OpenStack-Ansible

Bug #1981463
Comment #3

Comment 3 for bug 1981463

Revision history for this message

Damian Dąbrowski (damiandabrowski) wrote on 2022-10-21:

Hi again!

I'm so sorry for this huge delay, I was overwhelmed by other things.

I spent some time on this issue today and here are my findings:

1. These "Aborted connection .* (Got timeout reading communication packets)" occurrences are just warnings about connections aborted by mariadb due to the wait_timeout. I see no reason how the could be harmful.

2. As you mentioned, increasing wait_timeout is only a workaround which may prevent these warnings but may lead to other issues. For example if haproxy fails over between galera nodes(due to network issues etc.), galera nodes will leave a lot of "stale" connections for a long time due to the high wait_timeout. In that case you may easily exceed connection limit in haproxy. I believe that was the main reason why we decided to decrease wait_timeout.

3. I tried to reproduce your issue, so basically I set `openstack_db_connection_recycle_time=60` (it also affects wait_timeout).
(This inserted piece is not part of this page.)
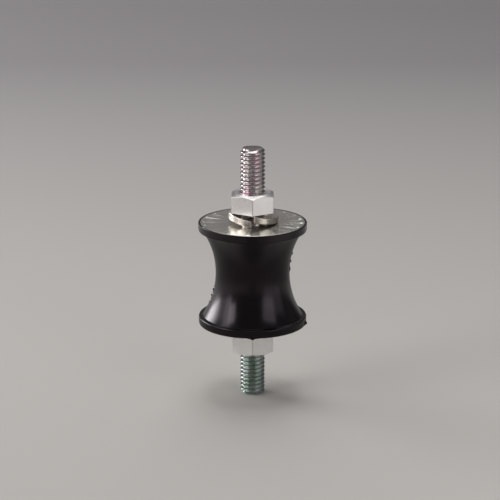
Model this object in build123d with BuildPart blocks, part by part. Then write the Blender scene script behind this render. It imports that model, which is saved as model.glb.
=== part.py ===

Then I prepared a script which concurrently executes "list servers" API call 30 times, waits 65 seconds(to let mariadb abort the connections) and do the same again 4 more times.
I didn't notice any performance difference between first attempt and the rest.
Script I used: https://paste.openstack.org/show/bMlSdIiAfVXGkiyyjvI1/
Output: https://paste.openstack.org/show/bOVA9iBfSscvLk1YzUz2/

So maybe your problem is somewhere else? memcached? Maybe you reached max_overflow or some other limit? Hard to say with the provided information :/